Aegis Vopak Terminals Ltd., a subsidiary of Aegis Logistics Ltd., has announced a price band of Rs 223 to Rs 235 per share for its Rs 2,800-crore initial public offering on Wednesday.
The initial share-sale will open for public subscription on May 26 and conclude on May 28. The bidding for anchor investors will open for a day on May 23, the company said.
The IPO is entirely a fresh issue of equity shares worth Rs 2,800 crore with no offer-for-sale component, according to the red herring prospectus. Previously, the IPO was planned to raise Rs 3,500 crore.
The company received approval from the Securities and Exchange Board of India to raise funds through an IPO on April 15.
It announced that 75% of the issue size has been reserved for qualified institutional buyers, 35% for non-institutional buyers and the remaining 10% for retail investors.
Investors can bid for a minimum of 63 equity shares and in multiples of 63 thereafter. As of June 2024, the company had a total borrowings of Rs 2,584 crore on its books.
ICICI Securities, BNP Paribas, IIFL Capital Services, Jefferies India and HDFC Bank are the book running lead managers to the issue.
Aegis Vopak Terminals was established as a joint venture between Aegis Logistics Ltd. and Vopak India BV, a part of Netherlands-based Royal Vopak.
The company owns and operates storage tank terminals across India. These terminals provide secure storage facilities for liquids like petroleum, vegetable oil, lubricants, chemicals, and gases such as LPG, propane, and butane.
The strategic location of the company's terminals near key ports, closer to major shipping routes, offers competitive advantages, including faster evacuation through pipelines, rail, and road, lower delivery costs, and improved delivery times.
The terminalling industry relies heavily on the strategic location of storage terminals.
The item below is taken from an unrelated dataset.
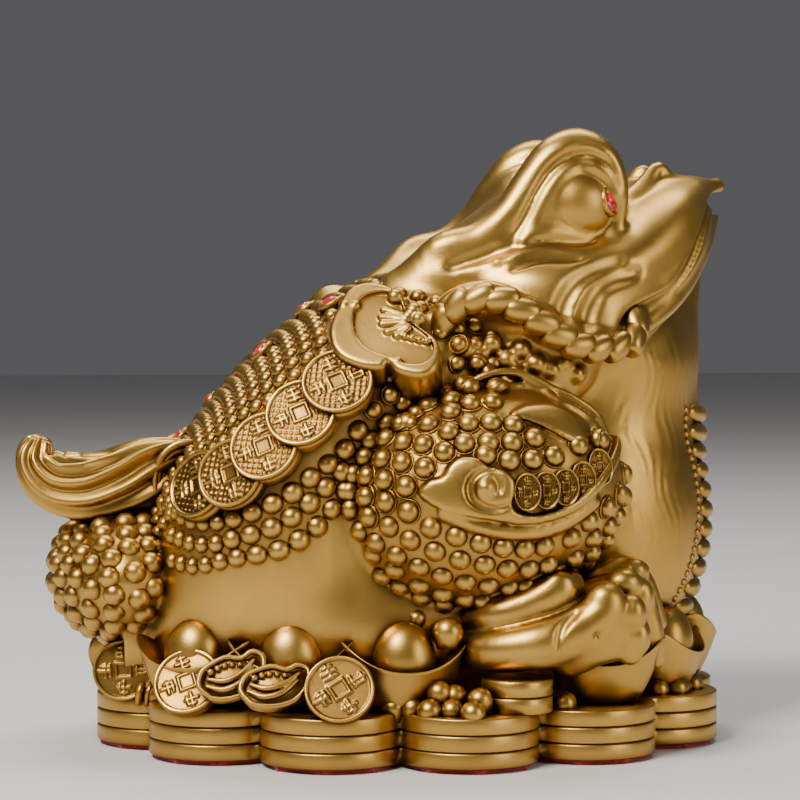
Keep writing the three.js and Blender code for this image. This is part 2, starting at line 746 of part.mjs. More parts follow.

Terminals near major shipping routes and well-connected ports gain a competitive edge by reducing last-mile delivery costs and ensuring faster delivery times.
The proceeds from the IPO will be used for repayment of outstanding borrowings, funding capital expenditure towards contracted acquisition of the cryogenic LPG terminal at Mangalore and general corporate purposes.
Proceeds worth Rs 2,016 crore will be used for payment of debt, Rs 671.30 crore to fund capital expenditure for the acquisition of a cryogenic LPG terminal at Mangalore and the remaining amount will be allocated for general corporate purposes.
(With inputs from PTI).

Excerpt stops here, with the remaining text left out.